Öncelikli olarak HDP’yi artık siyaset sahnesine çıkmış, kendisini geniş toplumsal kesimlere anlatmış bir siyasi özne olarak diri tutmak zorundayız. Burayı söndüremeyiz, uyutamayız, bir dahaki seçim döneminde yeniden canlandırırız deyip donduramayız. Biz HDP’yi bütün canlılığıyla, büyüme potansiyeli ile yaşatmaya devam etmek zorundayız. HDP’yi güçlendirmek zorundayız. İkincisi; bu yetmez. Halkların Demokratik Kongresi neydi? HDP’ye katılamayacak, onu doğrudan desteklemeyecek diğer toplumsal dinamiklerle etkileşim içerisinde olduğumuz bir alandı, bir halk meclisleriydi orası. Benzetme yapalım, Kürdistan’daki DTK gibi. DTK, HDP’nin bileşeni olmayan birçok yapının içinde olduğu bir yapılanma. Bence biz batının DTK’sını kurmak zorundayız HDK olarak. Yani ismi HDK olur olmaz, buralara takılmamak gerekir. Tabi kişisel görüşüm bu. Şimdi HDP’nin önünde, HDP’den çok daha geniş bir şekilde toplumsal kesimlerle ilişkilenebilecek, onlarla HDP’nin ilişkisini sağlayacak bir meclis, bir taban örgütü, siyasi bir etkileşim ağı yaratma görevi var. Bahsettiğim yeniden yapılanma böyle bir şey. HDK kurullarını eskiye dönerek canlandırma üzerinden değil, yeniden kurarak bir genişleme hamlesini yapmak zorundayız.
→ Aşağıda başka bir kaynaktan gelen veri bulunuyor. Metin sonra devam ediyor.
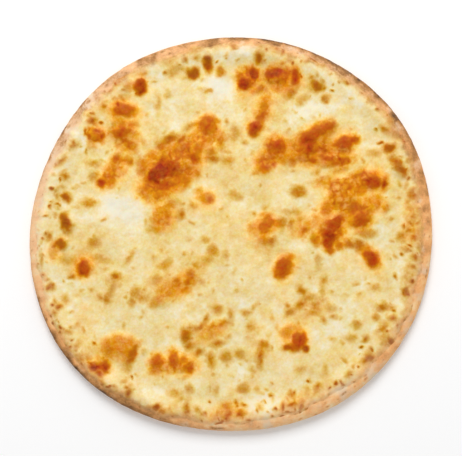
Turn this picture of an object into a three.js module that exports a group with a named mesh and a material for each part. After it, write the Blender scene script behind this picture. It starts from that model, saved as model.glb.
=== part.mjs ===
// Cheese manakish: a round flatbread with a softly rounded rim, and one sheet of melted cheese on it
// that stops a little short of the outline and is raised in blisters where it browned.
//
// Millimetres, +Z up. The origin is the centre of the flat base, and +Y is the side that is uppermost
// in a picture taken from straight above.
//
// Both solids are lofted from closed rings. A ring may have fewer points than its neighbour, so the
// hidden faces stay coarse while the rim and the browned top are fine.
import * as THREE from "three";

// ---- The flatbread ----
const BREAD_RADIUS = 120.2; // mean radius of the outline
// Hand-stretched dough isn't a true circle. Each wave is [lobes, height, direction of a peak in degrees].
const OUTLINE_WAVES = [
  [1, 0.4, 45],
  [2, 1.7, 21],
  [3, 0.65, 87],
  [4, 1.0, 38],
  [7, 0.2, 28],
  [8, 0.15, 34],
];
const GIRTH_HEIGHT = 4.2; // height of the widest line of the side
const CREST_HEIGHT = 9.2; // mean height of the rim's crest
const CREST_WAVES = [
  [2, 0.5, 60],
  [5, 0.35, 20],
];
const CREST_INSET = 7; // from the outline to the crest
const BED_INSET = 20; // from the outline to where the dough is level under the cheese
const BED_HEIGHT = 6.6; // thickness of the dough under the cheese
const FOOT_INSET = 6.5; // from the outline to where the base touches the table

// ---- The cheese ----
// Width of bare crust outside the cheese, every 30 degrees anticlockwise from +X.
const CRUST_WIDTHS = [4.6, 3.6, 3.0, 3.0, 3.4, 3.4, 3.4, 3.0, 3.0, 3.8, 5.6, 4.0];
const CRUST_RAGGED_WAVES = [
  [17, 0.35, 4],
  [29, 0.25, 9],
];
const CHEESE_THICKNESS = 2.2;
const LIP_THICKNESS = 1.0; // thickness at the cheese's edge
const LIP_TAPER = 8; // how far in from the edge the cheese reaches its full thickness
const LIP_ROUND = 0.7; // how far the lip's top lies inside its widest line
const BED_GAP = 0.35; // clearance between the two solids

// Long, low waves of the dough's bed and of the melted cheese: [wave length, direction, phase, height],
// in millimetres and degrees.
const BED_SWELLS = [
  [83, 20, 40, 0.35],
  [61, 115, 200, 0.3],
];
const CHEESE_SWELLS = [
  [31, 70, 10, 0.16],
  [23, 155, 100, 0.14],
  [19, 25, 250, 0.12],
];

// The larger browned blisters: [x, y, length, width, tilt in degrees, height].
const BLISTERS = [
  // the large patch left of the top
  [-44, 37, 15, 12, 20, 1.5], [-31, 43, 17, 12, 35, 1.2], [-20, 53, 18, 12, 45, 1.1],
  [-13, 65, 12, 10, 80, 1.1], [-50, 27, 10, 9, 60, 0.8],
  // along the top edge
  [9, 91, 13, 8, 65, 1.4], [27, 95, 17, 9, -5, 1.5], [37, 92, 16, 9, 90, 1.2], [15, 64, 13, 9, 60, 1.3],
  // the streaks on the right of the top
  [51, 61, 25, 9, 27, 1.3], [28, 52, 13, 11, 80, 1.2], [42, 51, 18, 12, 20, 0.9],
  [68, 55, 15, 10, 12, 1.3], [57, 45, 18, 9, 5, 1.0], [20, 40, 12, 9, 10, 0.8],
  // right of the centre
  [84, 33, 18, 11, 0, 1.3], [66, 27, 21, 18, 80, 0.9], [76, 10, 13, 11, 30, 1.0],
  [60, 4, 19, 11, 80, 1.4], [83, -14, 14, 10, -50, 1.3],
  // the centre and below it
  [20, 4, 17, 12, 90, 0.8], [30, -19, 16, 12, 60, 1.4], [40, -63, 13, 12, 30, 1.3],
  [-25, -25, 13, 10, 45, 0.9], [-41, -39, 15, 8, 20, 0.6],
  [-43, -76, 14, 10, -10, 1.1], [-30, -76, 16, 11, 0, 1.2], [-27, -59, 13, 8, 85, 0.8],
  // the left side
  [-87, -19, 11, 10, 80, 1.3], [-97, 7, 12, 9, 90, 1.3], [-100, -5, 9, 9, 0, 1.0],
  [-80, 60, 11, 9, 0, 1.0], [-63, 62, 15, 10, 15, 1.2], [-64, 75, 17, 10, 0, 1.3], [-54, 89, 11, 9, 75, 1.2],
  // the smooth bubble at the lower left, and the blister by the right edge
  [-67, -65, 21, 15, 0, 1.4], [100, 39, 13, 8, -50, 1.1],
];

// How many times a blister's own radius its foot lies from its middle.
const BLISTER_REACH = 1.25;

// ---- Facets ----
const RIM_POINTS = 192; // points round the outline and round the cheese's edge
const CHEESE_RINGS = 32; // rings over the top of the cheese; each inner ring has 6 points fewer
const CRUST_BANDS = 4; // bands of faces from the cheese's edge to the girth
const SIDE_BANDS = 3; // bands from the girth down to the foot
// Rings of the bed and of the flat base: [share of the radius, points in the ring], outermost first.
const BED_RINGS = [[0.95, 192], [0.88, 144], [0.75, 96], [0.55, 72], [0.35, 48], [0.15, 24]];
const BASE_RINGS = [[0.75, 64], [0.35, 16]];
const TURN = 2 * Math.PI;

const radians = THREE.MathUtils.degToRad;
const smooth = (t) => THREE.MathUtils.smoothstep(t, 0, 1);

/** Sum of the waves, each with its lobes round the circle, at this angle in radians. */
function waves(list, angle) {
  const wave = ([lobes, height, peak]) => height * Math.cos(lobes * (angle - radians(peak)));
  return list.reduce((sum, row) => sum + wave(row), 0);
}

/** Sum of straight swells at a point of the plan. */
function swells(list, x, y) {
  return list.reduce((sum, [length, direction, phase, height]) => {
    const along = x * Math.cos(radians(direction)) + y * Math.sin(radians(direction));
    return sum + height * Math.sin((TURN * along) / length + radians(phase));
  }, 0);
}

/** Values given at equal steps round the circle, joined by a smooth closed curve. */
function roundCurve(values, angle) {
  const n = values.length;
  const at = (((angle / TURN) % 1) + 1) % 1 * n;
  const i = Math.floor(at);
  const [a, b, c, d] = [-1, 0, 1, 2].map((step) => values[(i + step + n) % n]);
  const t = at - i;
  return b + 0.5 * t * (c - a + t * (2 * a - 5 * b + 4 * c - d + t * (3 * (b - c) + d - a)));
}

const outline = (angle) => BREAD_RADIUS + waves(OUTLINE_WAVES, angle);
const crustWidth = (angle) => roundCurve(CRUST_WIDTHS, angle) + waves(CRUST_RAGGED_WAVES, angle);
const cheeseEdge = (angle) => outline(angle) - crustWidth(angle);

/** Height of a quarter ellipse of this height and run, at this distance in from its outer end. */
const quarterRound = (inset, run, height) => height * Math.sqrt(Math.max(0, 1 - (1 - inset / run) ** 2));

/** Top of the dough at a polar place. */
function doughTop(radius, angle) {
  const inset = outline(angle) - radius;
  const crest = CREST_HEIGHT + waves(CREST_WAVES, angle);
  if (inset < CREST_INSET) return GIRTH_HEIGHT + quarterRound(inset, CREST_INSET, crest - GIRTH_HEIGHT);
  const bed = BED_HEIGHT + swells(BED_SWELLS, radius * Math.cos(angle), radius * Math.sin(angle));
  return crest + (bed - crest) * smooth((inset - CREST_INSET) / (BED_INSET - CREST_INSET));
}

/** Underside of the dough: rounded up to the girth, and flat inside the foot. */
function doughUnder(radius, angle) {
  const inset = outline(angle) - radius;
  return inset < FOOT_INSET ? GIRTH_HEIGHT - quarterRound(inset, FOOT_INSET, GIRTH_HEIGHT) : 0;
}

/** How far the browned blisters lift the cheese at a point of the plan. */
function blisterLift(x, y) {
  let lift = 0;
  for (const [bx, by, length, width, tilt, height] of BLISTERS) {
    const [c, s] = [Math.cos(radians(tilt)), Math.sin(radians(tilt))];
    const along = ((x - bx) * c + (y - by) * s) / (length / 2);
    const across = ((y - by) * c - (x - bx) * s) / (width / 2);
    lift = Math.max(lift, height * smooth(BLISTER_REACH - Math.hypot(along, across)));
  }
  return lift;
}

/** Top of the cheese at a polar place inside its edge. */
function cheeseTop(radius, angle) {
  const fromEdge = cheeseEdge(angle) - radius;
  const [x, y] = [radius * Math.cos(angle), radius * Math.sin(angle)];
  const full = smooth(fromEdge / LIP_TAPER);
  const thickness = LIP_THICKNESS + full * (CHEESE_THICKNESS - LIP_THICKNESS + swells(CHEESE_SWELLS, x, y));
  return doughTop(radius, angle) + BED_GAP + thickness + full * blisterLift(x, y);
}

/** A ring of points. place(angle) gives [radius, height]. */
function ring(points, place) {
  return Array.from({ length: points }, (_, i) => {
    const angle = (TURN * i) / points;
    const [radius, height] = place(angle);
    return [radius * Math.cos(angle), radius * Math.sin(angle), height];
  });
}

/** The listed rings inside this edge, from the outermost in to the centre point. */
function innerRings(list, edge, height) {
  const rings = list.map(([share, points]) =>
    ring(points, (angle) => [share * edge(angle), height(share * edge(angle), angle)]),
  );
  return [...rings, ring(1, (angle) => [0, height(0, angle)])];
}

/** Closes two neighbouring rings with triangles, whatever their point counts, walking round both. */
function stitch(outer, inner, outerStart, innerStart, faces) {
  let [i, j] = [0, 0];
  const steps = inner.length === 1 ? 0 : inner.length;
  while (i < outer.length || j < steps) {
    const [a, b] = [outerStart + (i % outer.length), innerStart + (j % inner.length)];
    if (j >= steps || (i < outer.length && (i + 1) / outer.length <= (j + 1) / steps)) {
      i += 1;
      faces.push(a, outerStart + (i % outer.length), b);
    } else {
      j += 1;
      faces.push(a, innerStart + (j % inner.length), b);
    }
  }
}

/**
 * The closed solid between two stacks of rings that share their first ring, the widest one. Both
 * stacks run inwards and end in one point; upper covers the top, and lower the underside.
 */
function lofted(widest, upper, lower) {
  const vertices = [...widest];
  const faces = [];
  for (const [stack, facesUp] of [[upper, true], [lower, false]]) {
    let [outer, outerStart] = [widest, 0];
    for (const inner of stack) {
      const innerStart = vertices.length;
      vertices.push(...inner);
      const made = [];
      stitch(outer, inner, outerStart, innerStart, made);
      faces.push(...(facesUp ? made : made.reverse()));
      [outer, outerStart] = [inner, innerStart];
    }
  }
  const geometry = new THREE.BufferGeometry();
  geometry.setAttribute("position", new THREE.Float32BufferAttribute(vertices.flat(), 3));
  geometry.setIndex(faces);
  geometry.computeVertexNormals();
  return geometry;
}

/** The flatbread, with its crust rounded from the girth up to where the cheese begins. */
function doughGeometry() {
  const girth = ring(RIM_POINTS, (angle) => [outline(angle), GIRTH_HEIGHT]);
  const onCrust = (share) => (angle) => {
    // equal turns of the rounded edge, so that the steep side gets as many faces as the top
    const turn = Math.acos(1 - crustWidth(angle) / CREST_INSET);
    const radius = outline(angle) - CREST_INSET * (1 - Math.cos(turn * share));
    return [radius, doughTop(radius, angle)];
  };
  const bands = (count, place) => {
    return Array.from({ length: count }, (_, i) => ring(RIM_POINTS, place((i + 1) / count)));
  };
  const onSide = (share) => (angle) => {
    const radius = outline(angle) - FOOT_INSET * (1 - Math.cos((share * Math.PI) / 2));
    return [radius, doughUnder(radius, angle)];
  };
  const foot = (angle) => outline(angle) - FOOT_INSET;
  return lofted(
    girth,
    [...bands(CRUST_BANDS, onCrust), ...innerRings(BED_RINGS, cheeseEdge, doughTop)],
    [...bands(SIDE_BANDS, onSide), ...innerRings(BASE_RINGS, foot, () => 0)],
  );
}

/** The sheet of melted cheese, whose underside follows the dough. */
function cheeseGeometry() {
  const under = (radius, angle) => doughTop(radius, angle) + BED_GAP;
  const lip = ring(RIM_POINTS, (angle) => {
    return [cheeseEdge(angle), under(cheeseEdge(angle), angle) + LIP_THICKNESS / 2];
  });
  const top = Array.from({ length: CHEESE_RINGS + 1 }, (_, i) => {
    const share = 1 - i / CHEESE_RINGS;
    return ring(Math.max(1, 6 * (CHEESE_RINGS - i)), (angle) => {
      const radius = share * (cheeseEdge(angle) - LIP_ROUND);
      return [radius, cheeseTop(radius, angle)];
    });
  });
  const edgeBelow = ring(RIM_POINTS, (angle) => {
    return [cheeseEdge(angle) - LIP_ROUND / 3, under(cheeseEdge(angle), angle)];
  });
  return lofted(lip, top, [edgeBelow, ...innerRings(BED_RINGS, cheeseEdge, under)]);
}

/** A named mesh with a plain material. */
function part(name, geometry, color, roughness) {
  const mesh = new THREE.Mesh(geometry, new THREE.MeshStandardMaterial({ color, roughness, metalness: 0 }));
  mesh.name = name;
  return mesh;
}

const manakish = new THREE.Group();
manakish.add(part("dough", doughGeometry(), 0xe3a562, 0.8));
manakish.add(part("cheese", cheeseGeometry(), 0xf0d493, 0.5));

// The waves leave the outline's box a little off centre, so the whole is moved to centre it on the origin.
const centre = new THREE.Box3().setFromObject(manakish).getCenter(new THREE.Vector3());
manakish.position.set(-centre.x, -centre.y, 0);

export default manakish;
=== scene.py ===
"""A cheese manakish on a plain white floor, seen from straight above.

Two fine meshes stand for the two solids of the frame: the baked flatbread and the sheet of melted cheese.
Both are lofted from closed rings and follow the outline and profile of the solids. Every vertex has a
baking level, which round the rim is partly painted shade and light, and on the cheese a browning level
from the spots listed below, which also drives its relief. The colours follow these levels, which are point
attributes.

Lengths are in millimetres until a mesh is made. Angles are in degrees in the lists, and anticlockwise
from +X. +Y is the side that is uppermost in the picture.
"""
import math

import bpy
import numpy as np
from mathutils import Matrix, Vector


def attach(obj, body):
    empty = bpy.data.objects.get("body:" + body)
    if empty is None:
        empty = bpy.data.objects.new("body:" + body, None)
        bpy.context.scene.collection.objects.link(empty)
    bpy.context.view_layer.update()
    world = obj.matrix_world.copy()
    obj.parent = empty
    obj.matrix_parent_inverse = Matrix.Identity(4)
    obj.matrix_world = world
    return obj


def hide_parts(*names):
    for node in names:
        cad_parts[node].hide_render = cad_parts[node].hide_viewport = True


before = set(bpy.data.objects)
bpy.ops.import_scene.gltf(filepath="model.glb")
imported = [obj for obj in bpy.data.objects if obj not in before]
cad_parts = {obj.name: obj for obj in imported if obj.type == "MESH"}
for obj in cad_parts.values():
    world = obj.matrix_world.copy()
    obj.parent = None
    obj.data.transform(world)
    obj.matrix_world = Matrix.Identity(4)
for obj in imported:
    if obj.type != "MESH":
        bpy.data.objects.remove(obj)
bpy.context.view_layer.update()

MM = 0.001
TAU = 2 * math.pi

# ---- Form, as in the solids ----
BREAD_RADIUS = 120.2  # mean radius of the outline
# Waves of the outline and the crest: lobes, height, direction of a peak.
OUTLINE_WAVES = ((1, 0.4, 45), (2, 1.7, 21), (3, 0.65, 87), (4, 1.0, 38), (7, 0.2, 28), (8, 0.15, 34))
GIRTH_HEIGHT = 4.2  # height of the widest line of the side
CREST_HEIGHT = 9.2  # mean height of the rim's crest
CREST_WAVES = ((2, 0.5, 60), (5, 0.35, 20))
CREST_INSET = 7.0  # from the outline to the crest
BED_INSET = 20.0  # from the outline to where the dough is level under the cheese
BED_HEIGHT = 6.6  # thickness of the dough under the cheese
FOOT_INSET = 6.5  # from the outline to where the base touches the floor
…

Başbakan Erdoğan’ın “balkon” konuşması önümüzdeki süreç için nasıl mesajlar veriyor?
Daha önceki “balkon” konuşmasında çok kucaklayıcı bir konuşma yapmıştı. Ardından hepimiz cezaevlerine gittik. Bu sefer ise çok sert ve saldırgan bir üslup kullanınca, ‘Acaba operasyon yapmayacak, yumuşama mı olacak?’ diye biraz da şakayla karışık kendi aramızda konuştuk. Tabi, bunu çok olası görmüyorum. Hem ekonomik, hem politik, hem siyasi olarak tüm muhalifleri bastırarak kendini var edecek bir siyasi altyapının üzerine kendisini kurmuş durumda. AKP, bundan sonra yüzde 50 değil de, yüzde 80 oy almış olsa bile kendisini devam ettirmek için mevcut ekonomi politikalarını uygulamak zorunda. Bunlar nedir? Açlık, sefalet ücretini uygulamak zorunda. Özelleştirmeleri tam gaz devam ettirmek, iş güvencesini ortadan kaldırmak, esnek üretimi yaygınlaştırmak zorunda. Neoliberalizmin bütün saldırgan politikalarını uygulamak zorunda. Ben daha çok Tayyip Erdoğan’ın halka, emekçilere saldıracağını düşünüyorum. Örneğin, şu an rekabet içerisinde olduğu cemaat üyelerinden ne kadar varsa onları cezaevine tıkacak değil. Elbette bir takım unsurları cezalandıracaktır, siyasetin dışına atacaktır ama kendi siyasetinin doğası gereği dönüp burjuvaziden, uluslararası ve ulusal sermayeden yeniden bir onay üretmek isteyecekse, “Kendi ekonomik ve politik sisteminiz için beni kullanabilirsiniz” diyecekse, sistemin içerisindeki diğer güçlerle yeni bir uzlaşma dengesi arayacaktır. Ama çok açık ki o uzlaşma dengesinde bu sefer eli çok daha güçlü bir güç olarak var. Operasyonun daha çok bizlere karşı, hem sistemi hem de rejimi karşısına almış güçlere karşı olacağını düşünüyorum. Çok tartışıyor gibi göründükleriyle, bize yönelik operasyon konusunda uzlaşacaklarını düşünüyorum.